There is a number buried in Guam law that almost nobody can recite, and it may be the most revealing number we have. When a resident asks an agency of the government of Guam for a public document, the agency has 4 working days to produce it. Not a season. Not a news cycle. Four days, extendable to 10 only in unusual circumstances, and only with notice.1 The Legislature wrote that deadline into the Sunshine Reform Act in 1999, in plainer language than most laws manage: every person has the right to inspect and copy any public document on Guam.2
For much of this year I have been writing about how this government spends, hires, and accounts for itself, and beneath that writing ran an assumption I never thought to question: that our problem was a shortage of law, gaps to fill, safeguards still to be invented. The assumption was wrong. On paper, Guam is among the more transparent governments in the Pacific. We have a freedom of information law with real deadlines. We have an Open Government Law that requires boards and commissions to meet in public, post their agendas, and keep minutes anyone can read.3 We have a procurement code that requires competition, documentation, and a written justification every time competition is set aside.4 We have an elected Public Auditor with the independence to follow findings wherever they lead.5
The architecture of an honest government already exists. What we lack is not law. It is consequence.
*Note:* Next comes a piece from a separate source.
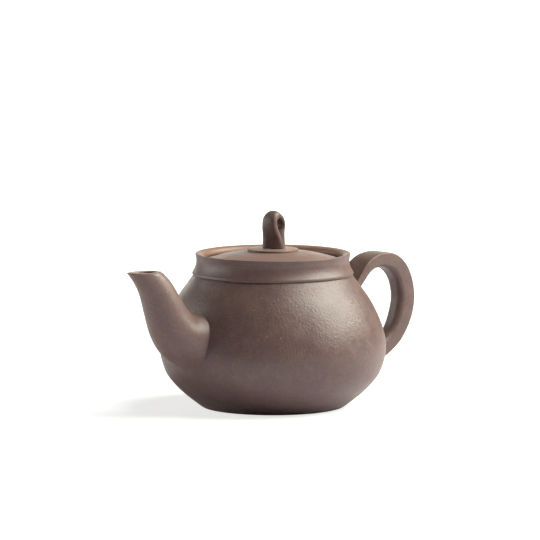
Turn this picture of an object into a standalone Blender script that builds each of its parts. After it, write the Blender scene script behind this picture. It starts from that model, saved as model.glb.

A statute without a consequence is not a rule; it is a suggestion. The Sunshine Act's 4 days become 4 months when nobody counts. The Open Government Law's public meetings become formalities when minutes appear late or not at all. The procurement code's careful exceptions become doorways when no one asks who walked through them, or why. None of this requires villains. It requires only the quiet, compounding knowledge that nothing in particular happens when the law is ignored. Institutions learn what we teach them, and for a long time we have taught ours that these laws are optional.
Every law depends on an enforcement mechanism. Courts enforce some. Auditors illuminate others. But there is one mechanism that needs no statute, no standing, no subpoena, and no office: an election. Once every 2 years, the people who run our government must come to us and ask to be retained or hired. For a few months, the ordinary direction of power reverses. They answer to us, if we think to ask.
This is the season for asking, and 2026 is the largest asking Guam gets. This year we choose a governor and lieutenant governor, an attorney general, a delegate to Congress, and all 15 senators.6 Nearly every office with the power to enforce, fund, or ignore our transparency laws will be on the ballot at once. It will not happen again until 2030.
So this election season, I am sending every campaign on the August 1 primary ballot the same questionnaire, now, before the field narrows, at the one stage of an election where a voter has no party label to lean on. The candidates for attorney general, whose race appears only on the November ballot, will be asked when the general-election field is certified. Eight questions. Each one answerable yes or no. And each one anchored, deliberately, not to some imagined ideal government but to laws Guam has already passed. I have no authority to compel an answer, and I want to be honest about that. But authority was never how questionnaires work. The League of Women Voters has put questions to candidates for more than a century without the power to compel anyone, and candidates answer because the asking is public, and because in a democracy, silence in response to a fair public question is itself an answer.7
The questions are these.
On money: whether they will support a searchable, public, monthly-updated record of every government of Guam expenditure, so that any resident can see which vendor was paid, by which agency, and how much. Whether they will require every solicitation, bid result, contract, and amendment above $25,000 to be posted online within 15 days. And whether they will support a public quarterly report of every sole-source and emergency procurement, with the justification invoked and the approving office named, because the exceptions in our procurement law were written as narrow doors,4 and the public deserves to know how often they swing open.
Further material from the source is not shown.